In Spain, these companies are Enagas and Exolum

Enagas

Enagás Services Solutions, S.L.U. is the Enagás Group subsidiary responsible for the provision of all types of services related to the energy sector, the telecommunications sector (fiber optic) and infrastructure projects in general, as well as the performance of consultancy studies, engineering projects, technical support and management of the execution of works and facilities, and the planning, service, development, construction, operation and maintenance of infrastructure.

https://exolum.com/en/where-we-operate/

In the overall scheme of things, Codes and Standards always prescribe the minimum requirements for any design. Many people (including engineers) seem to think like "If it meets code requirements, its good." Nothing could be farther from the truth. If your calculations prove that a system meets code, or does not meet code, that does not really matter at all. Its great that you have produced a minimally designed system, but you must make it meet service requirements in every and all aspects. You must produce a system that meets all the requirements you can see developing over the lifetime of the system. If your calculations prove something needs 8 times the strength of what the code says, make it so. That's why engineers exist. If something only has to meet code, we'll then anybody could read the code and design a good system. We have to know when our service requirements are more demanding and need a better design than what is required by code,

--Einstein gave the same test to students every year. When asked why he would do something like that, "Because the answers had changed."

 

[scepticR_D]

Thank you for your comprehensive answer.
I hope I expressed myself correctly: the overloaded system mentioned above is not a result of my design. I received this system for review in connection with another, similar project. What I wanted to convey is the fact that it terrifies me that such a system has been certified in accordance with the law.
As you said, standards should provide a certain minimum. In my opinion, the omission of such an important aspect in the guiding standard for refrigeration pipelines (EN 14276-2) is nothing more than an oversight. My target question was whether maybe I had simply missed something when analyzing the EN 378 and EN 14276 standards.

Regards,
scepticR_D

 

[1503-44]

Yes. I understood it was your review of an existing system. I wasn't trying to pin a bad design on you, but I can see that it might be taken as such. My point was that meeting code is no indication that safe design has been achieved, so in that sense, it isn't important if it exists as a law, standard or whatever, because in the end we need to do exactly as you are doing; finding out when a design fails under any condition and make it right regardless of what the code says. A minimal code might be something as simple as, "Build it safe", which IMO, is the best kind of code. Many Codes, standards just tend to be checklists of minimum needs. In that regard, it's not important whether an EU or ASME, or any of them exists, or not. Also noting that there are many dangerous things that are uncontrolled by Codes and Standards anyway. Seat belts for school buses?
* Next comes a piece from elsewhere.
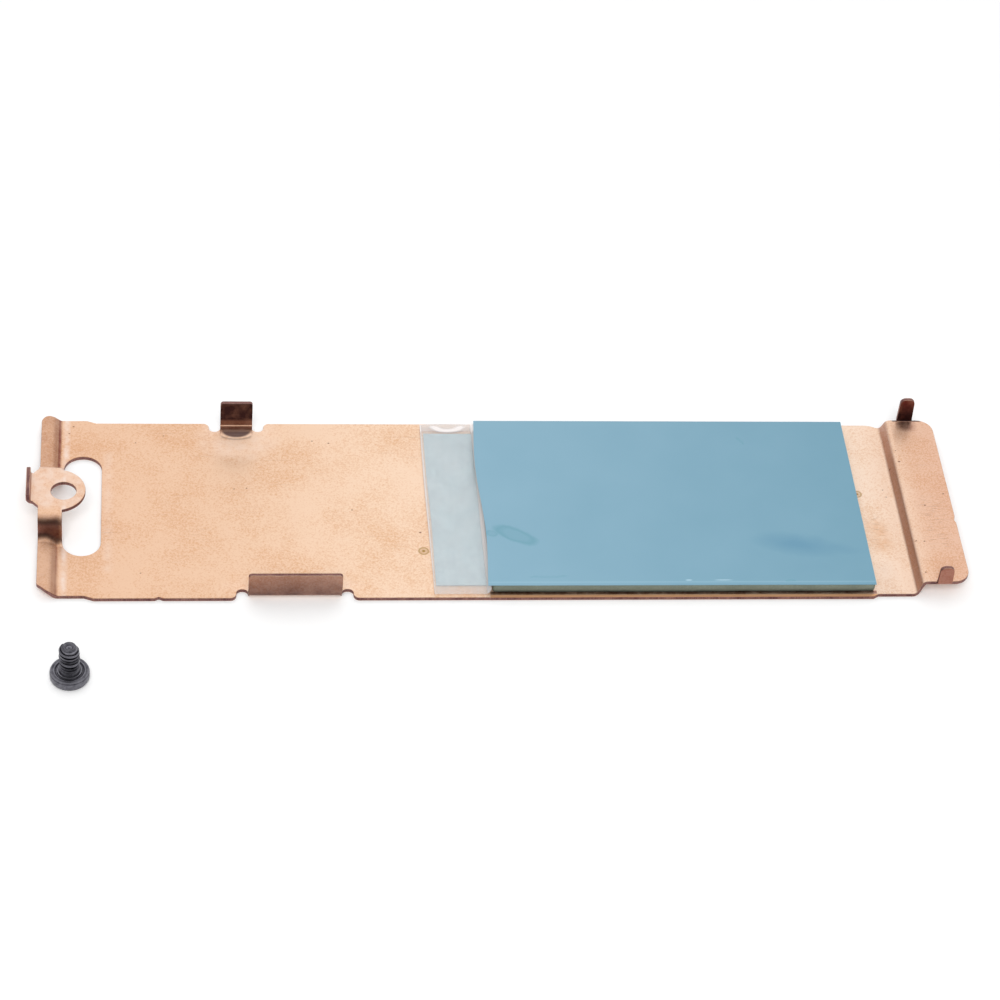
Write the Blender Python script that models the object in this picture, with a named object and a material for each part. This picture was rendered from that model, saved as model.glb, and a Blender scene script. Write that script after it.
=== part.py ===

What's more important than if an EU standard exists, or what they might say is why the system you are reviewing is failing code, because the requirements might be addressed elsewhere. So the first problem might be the applicability of those codes to your system.

I'm not familiar with all the codes you mention, but pipeline codes are generally not applicable to refrigeration systems. The second thing that comes to mind is the 100°C temperature. That being a rather high temperature in terms of refrigeration, it suggests refrigeration Codes might not be appropriate either. What else can you tell us about this system?

--Einstein gave the same test to students every year. When asked why he would do something like that, "Because the answers had changed."

 

[LittleInch]

scepticR D

It might be language, but I think what you refer to is piping, not pipelines. They are different and use different codes and standards.

These are not standards familiar to me and I can't see a copy, but there is usually a general section where it states that the design should include for all forces, stresses and the like to create a design within acceptable risk limits.

At those temperatures it is not surprising that there are high stresses if insufficient flexibility is present.

First - does the system properly fall under the scope?
Second - what does the code say about analysis of expansion and thermal effects?

But this is a subset of piping and stress design which is not common here at least and may need a more specialist forum or location to get you specific answers to this code.

Remember - More details = better answers
Also: If you get a response it's polite to respond to it.